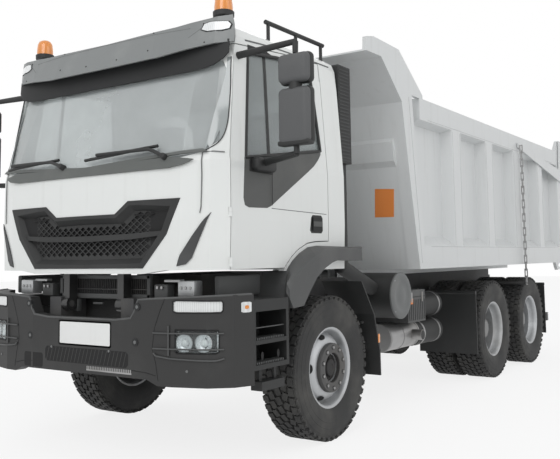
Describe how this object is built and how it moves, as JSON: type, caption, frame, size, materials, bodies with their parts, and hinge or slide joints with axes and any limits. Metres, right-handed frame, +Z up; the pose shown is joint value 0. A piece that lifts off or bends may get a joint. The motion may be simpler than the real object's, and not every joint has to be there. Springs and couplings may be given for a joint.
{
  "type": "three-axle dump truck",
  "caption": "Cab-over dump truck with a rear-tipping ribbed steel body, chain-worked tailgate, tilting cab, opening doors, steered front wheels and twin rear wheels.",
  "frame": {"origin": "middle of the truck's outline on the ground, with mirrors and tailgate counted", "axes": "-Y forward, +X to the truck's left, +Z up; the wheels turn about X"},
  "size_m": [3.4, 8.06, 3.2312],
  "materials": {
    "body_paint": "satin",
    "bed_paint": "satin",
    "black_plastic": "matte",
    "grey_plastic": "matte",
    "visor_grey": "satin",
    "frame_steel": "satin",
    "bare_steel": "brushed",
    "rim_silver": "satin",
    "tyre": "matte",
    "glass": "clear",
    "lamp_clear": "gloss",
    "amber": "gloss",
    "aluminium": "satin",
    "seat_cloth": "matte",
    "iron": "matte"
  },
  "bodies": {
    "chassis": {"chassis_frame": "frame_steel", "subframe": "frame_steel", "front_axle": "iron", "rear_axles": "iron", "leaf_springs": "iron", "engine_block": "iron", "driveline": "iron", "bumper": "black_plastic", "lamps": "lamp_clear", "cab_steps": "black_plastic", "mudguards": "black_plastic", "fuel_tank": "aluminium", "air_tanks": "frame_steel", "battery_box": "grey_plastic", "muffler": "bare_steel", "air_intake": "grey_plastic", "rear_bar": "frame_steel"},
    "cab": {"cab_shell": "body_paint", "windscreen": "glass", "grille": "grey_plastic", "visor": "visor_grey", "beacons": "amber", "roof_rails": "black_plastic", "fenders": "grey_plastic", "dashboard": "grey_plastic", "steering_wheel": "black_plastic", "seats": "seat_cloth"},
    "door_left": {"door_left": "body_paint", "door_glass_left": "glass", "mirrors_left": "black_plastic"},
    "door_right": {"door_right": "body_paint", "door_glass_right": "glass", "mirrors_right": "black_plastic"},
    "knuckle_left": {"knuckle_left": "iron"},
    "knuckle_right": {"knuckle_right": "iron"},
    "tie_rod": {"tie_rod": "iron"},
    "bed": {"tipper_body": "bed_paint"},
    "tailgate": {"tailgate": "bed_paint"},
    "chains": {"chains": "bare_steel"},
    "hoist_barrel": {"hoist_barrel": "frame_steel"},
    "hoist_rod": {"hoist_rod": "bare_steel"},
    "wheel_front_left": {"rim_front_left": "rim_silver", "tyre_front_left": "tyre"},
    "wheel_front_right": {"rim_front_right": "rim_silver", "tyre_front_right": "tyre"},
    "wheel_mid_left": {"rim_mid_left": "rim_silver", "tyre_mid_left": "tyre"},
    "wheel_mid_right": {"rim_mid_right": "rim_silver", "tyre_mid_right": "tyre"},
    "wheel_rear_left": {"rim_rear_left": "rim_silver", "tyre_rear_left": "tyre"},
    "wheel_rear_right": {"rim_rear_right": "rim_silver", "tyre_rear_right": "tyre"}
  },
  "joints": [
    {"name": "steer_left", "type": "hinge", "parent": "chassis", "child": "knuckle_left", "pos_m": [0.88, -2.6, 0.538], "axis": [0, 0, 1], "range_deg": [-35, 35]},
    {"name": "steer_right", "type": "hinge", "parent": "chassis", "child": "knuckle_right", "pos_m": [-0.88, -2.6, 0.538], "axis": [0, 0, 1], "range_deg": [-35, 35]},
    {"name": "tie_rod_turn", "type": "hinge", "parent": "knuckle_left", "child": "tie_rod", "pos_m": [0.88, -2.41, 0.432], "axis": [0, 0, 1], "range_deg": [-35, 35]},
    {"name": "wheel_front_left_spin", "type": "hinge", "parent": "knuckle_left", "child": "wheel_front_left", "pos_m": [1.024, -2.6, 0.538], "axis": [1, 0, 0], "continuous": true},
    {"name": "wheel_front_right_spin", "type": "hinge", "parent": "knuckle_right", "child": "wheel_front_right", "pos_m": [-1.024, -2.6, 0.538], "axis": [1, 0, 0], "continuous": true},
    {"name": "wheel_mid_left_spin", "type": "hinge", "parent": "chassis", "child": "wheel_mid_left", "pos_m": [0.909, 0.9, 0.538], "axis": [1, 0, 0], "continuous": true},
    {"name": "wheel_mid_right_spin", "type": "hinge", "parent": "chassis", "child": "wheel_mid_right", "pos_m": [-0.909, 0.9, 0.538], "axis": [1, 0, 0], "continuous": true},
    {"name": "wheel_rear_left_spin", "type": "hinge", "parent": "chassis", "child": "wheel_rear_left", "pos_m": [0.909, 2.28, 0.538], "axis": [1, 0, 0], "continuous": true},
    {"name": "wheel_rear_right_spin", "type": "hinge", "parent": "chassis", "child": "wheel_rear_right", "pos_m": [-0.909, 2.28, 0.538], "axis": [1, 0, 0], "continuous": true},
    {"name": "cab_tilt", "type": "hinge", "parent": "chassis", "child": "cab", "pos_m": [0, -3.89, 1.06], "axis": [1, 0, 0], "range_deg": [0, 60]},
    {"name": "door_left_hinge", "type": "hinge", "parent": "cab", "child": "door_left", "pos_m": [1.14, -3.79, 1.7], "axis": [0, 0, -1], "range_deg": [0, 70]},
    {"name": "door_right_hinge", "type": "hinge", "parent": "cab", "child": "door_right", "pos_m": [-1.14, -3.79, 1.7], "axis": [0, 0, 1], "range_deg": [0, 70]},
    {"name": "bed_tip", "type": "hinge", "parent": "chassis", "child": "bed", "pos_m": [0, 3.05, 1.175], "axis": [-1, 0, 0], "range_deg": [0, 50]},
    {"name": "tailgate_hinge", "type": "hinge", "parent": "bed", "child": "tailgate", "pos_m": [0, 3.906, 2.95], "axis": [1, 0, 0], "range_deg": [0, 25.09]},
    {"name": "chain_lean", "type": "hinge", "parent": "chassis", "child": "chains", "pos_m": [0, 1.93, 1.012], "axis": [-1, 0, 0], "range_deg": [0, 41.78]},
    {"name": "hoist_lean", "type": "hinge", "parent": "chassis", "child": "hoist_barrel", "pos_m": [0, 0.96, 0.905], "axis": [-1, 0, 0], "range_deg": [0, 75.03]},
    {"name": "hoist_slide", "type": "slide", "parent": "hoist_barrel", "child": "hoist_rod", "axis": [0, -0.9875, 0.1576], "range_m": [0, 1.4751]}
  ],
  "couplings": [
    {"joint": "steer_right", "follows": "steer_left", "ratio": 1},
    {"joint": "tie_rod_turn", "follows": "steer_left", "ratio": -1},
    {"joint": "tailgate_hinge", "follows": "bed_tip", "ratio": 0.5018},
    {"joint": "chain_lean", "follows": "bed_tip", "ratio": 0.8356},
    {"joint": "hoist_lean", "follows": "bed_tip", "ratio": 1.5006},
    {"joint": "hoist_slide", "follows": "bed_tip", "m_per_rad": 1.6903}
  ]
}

=======

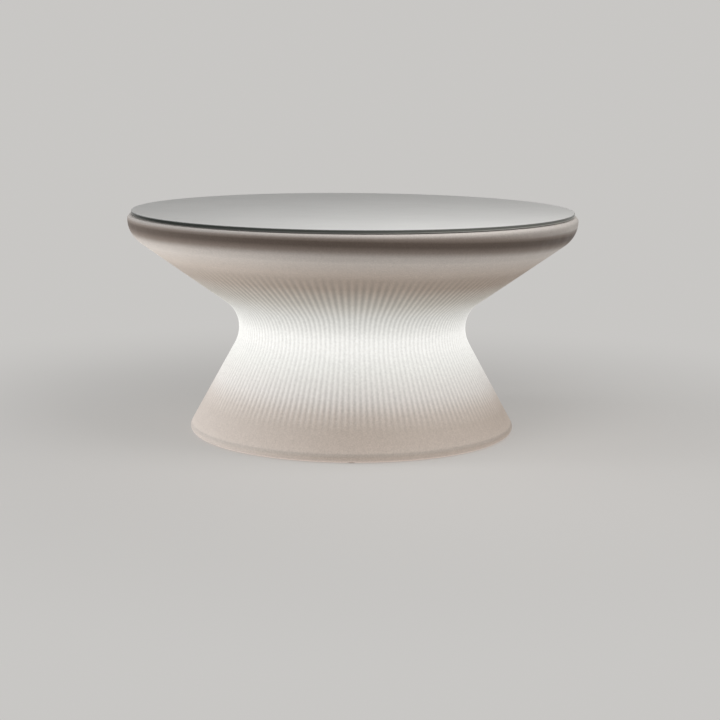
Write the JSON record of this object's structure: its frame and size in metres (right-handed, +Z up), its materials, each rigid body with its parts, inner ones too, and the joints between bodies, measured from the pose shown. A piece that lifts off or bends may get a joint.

=======

Exercise instructions: Locate the word "handed" in the data above. Copy every line carrying it.

Task result:
Describe how this object is built and how it moves, as JSON: type, caption, frame, size, materials, bodies with their parts, and hinge or slide joints with axes and any limits. Metres, right-handed frame, +Z up; the pose shown is joint value 0. A piece that lifts off or bends may get a joint. The motion may be simpler than the real object's, and not every joint has to be there. Springs and couplings may be given for a joint.
Write the JSON record of this object's structure: its frame and size in metres (right-handed, +Z up), its materials, each rigid body with its parts, inner ones too, and the joints between bodies, measured from the pose shown. A piece that lifts off or bends may get a joint.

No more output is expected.